Having heard rapturous sermons on the deliciousness of the fake meat dishes, otherwise impossible to find in Oxford, we chose to get some crispy mock beef with salt and pepper dressing and dumplings to start. This was, I hope, a mistake. The dumplings, obviously bought and cooked from frozen, were overcooked to the point of being unpleasantly difficult both to pick up with chopsticks and to bite into with mortal teeth. The ‘beef’ tasted more like fried batter so drowned in pepper that I cannot accurately report whether or not it’s anything worth writing home about.

For the mains, we shared a pot of egg fried rice and two mains: a fortunate decision, as one of them was completely inedible. The mock pork, while pleasantly tender and surprisingly authentic in taste, was unfortunately drowned in a disgustingly gelatinous, ridiculously saccharine sauce, which somehow managed to be simultaneously overspiced and indescribably bland.
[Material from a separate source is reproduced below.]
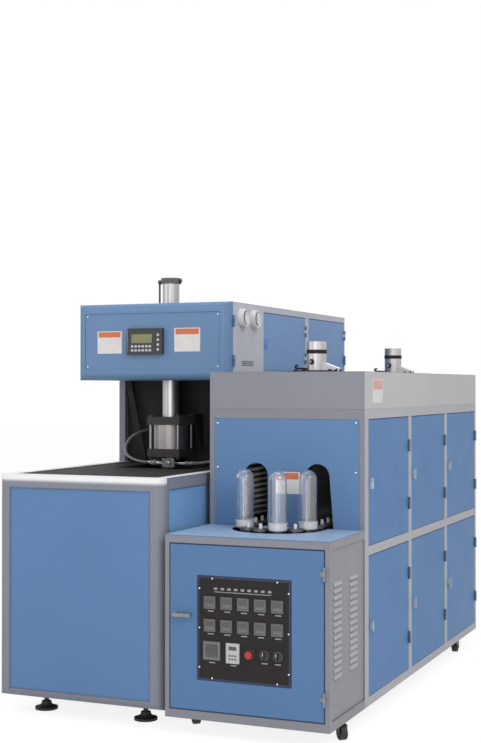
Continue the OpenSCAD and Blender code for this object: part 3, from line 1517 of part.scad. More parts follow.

The strong flavours of ginger and garlic were discernable, but the rest of the ingredients, through their direct competition, faded to white noise.

The second option was little better, with admittedly good baked tofu and an uninspired selection of veg served in another gelatinous sauce, theoretically black bean. The stingy portion should not have been enough for two, but the significant amount of MSG in everything filled us up unexpectedly quickly.

The service, though efficient, was intrusive, ruining the intimate feel of the restaurant. When they took our largely uneaten plates away they looked unsurprised, making their prices seem even more shameless.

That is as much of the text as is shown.